After you have chosen your classes and descriptions you can then decide whether you want to submit your application as an “Intent to Use” application, or a regular application claiming “Current Use.” The main difference between the two is that the Intent to Use application does not require you to submit evidence with your application that you are actually using the mark on your products/services just yet. In other words, an Intent to Use application is essentially a reservation ticket for your mark. Once an Intent to Use application is accepted by the USPTO, you will have six months to submit this evidence, but this period can be extended by up to 30 months, if needed. Applications claiming Current Use must be submitted with this evidence upfront.
Once you submit your application it must then go through the gauntlet of review. Within three months of your submission date an examining attorney is assigned to your application. The examining attorney will look at your mark, its description, and any relevant evidence you may have submitted. They will try to find reasons to reject it (the reasons they can find are myriad and beyond the scope of this article). If they find any issues with the application itself they will issue an “Office Action” and require you to respond to clarify or change part of your application. If they find any reason to reject your mark, they will send you an Office Action, explain why they rejected your application, and allow you six months to submit an argument as to why they are wrong. If you fail to respond to either type of Office Action within the six-month window, your application will be abandoned and you will have to start again from scratch.

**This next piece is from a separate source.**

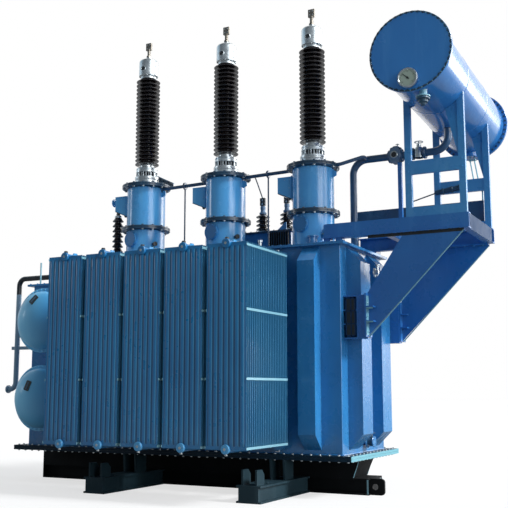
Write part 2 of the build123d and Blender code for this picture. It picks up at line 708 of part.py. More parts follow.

Assuming the examining attorney finds no issues with your application, they will then send the mark to be published for opposition. This is basically the USPTO’s way of asking the public for any reasons as to why the mark should not register (or forever hold your peace!). If the 30-day window for opposition goes by without anyone ruining the party, your mark will register and you will receive a shiny certificate evidencing your official registered trademark to hang on the wall (champagne is, unfortunately, not included).